A swap between cycles is then precluded because it cannot put any object in the correct place.
It also reduces the economy by joining the two cycles, making one cycle.

 

[DrDu]

Interesting. I am playing around with ore or reflected light microscopy and the colours of ores in reflected light are often very faint and, as in this game, the appearance depends on the surrounding material. However, apparently, as with sound, there seem to exist people who have kind of an "absolute" colour vision, like persons having an absolute pitch.

 

[Bruzote]

Yah, it's a straight sort. The trickiness lies in the fact that the only criteria is colour, and the colour gradients get more and more subtle.

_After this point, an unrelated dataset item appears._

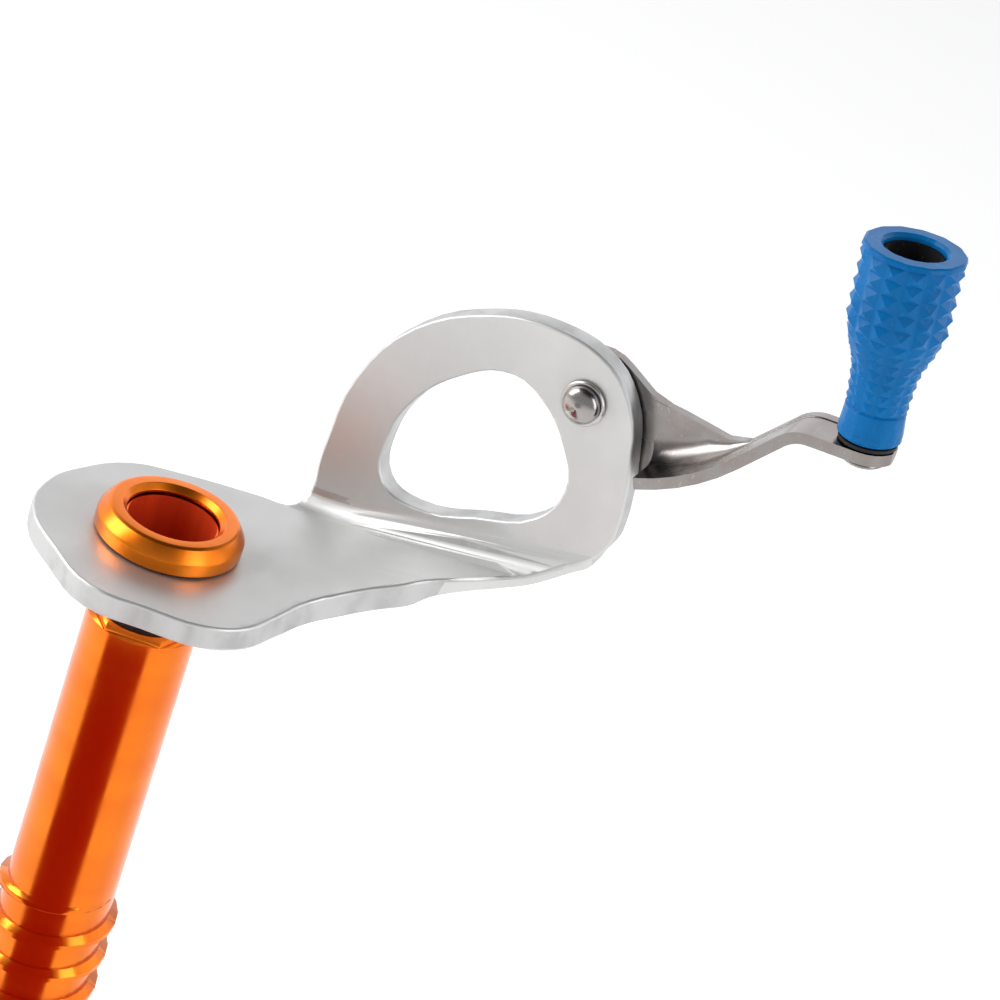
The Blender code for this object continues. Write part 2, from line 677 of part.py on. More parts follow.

It is confounded by contextual perception - eg. a yellow tile will look peach or green depending on context. And you have no way to compare them before committing to a swap.

eg: these discs are both the same yellow:
View attachment 278997

This is SO unfair to people with color-deficient vision. :-b Well, I suppose I can at least be grateful for having vision. And a computer and a safe home to use it. And...

 

[DaveC426913]

This is SO unfair to people with color-deficient vision. :-b

It is! SO unfair.

This app I downloaded for free for my own amusement should be grey-scale only, to accommodate those with colour deficiencies.

Likewise, football and other sports are SO unfair for those of us with 50-something dad-bods. To be more fair, they should make the games less about athleticism and more about cerebral agility.

:-b

 

[DaveC426913]

So, one wants to be careful what one asks for.

The game developers have released a version 2 of I Love Hue (Too)!

This version provides a 'minimum possible moves' stat for every game.

Which is great - exactly what I wanted.

Except what's happened is it's just raised the bar for me. Rather than setting my personal bar at 'beating the average' it's now 'hitting the minimum possible moves'. Which is harder.

This game is designed to be Zen-calming, but it just gets more stressful.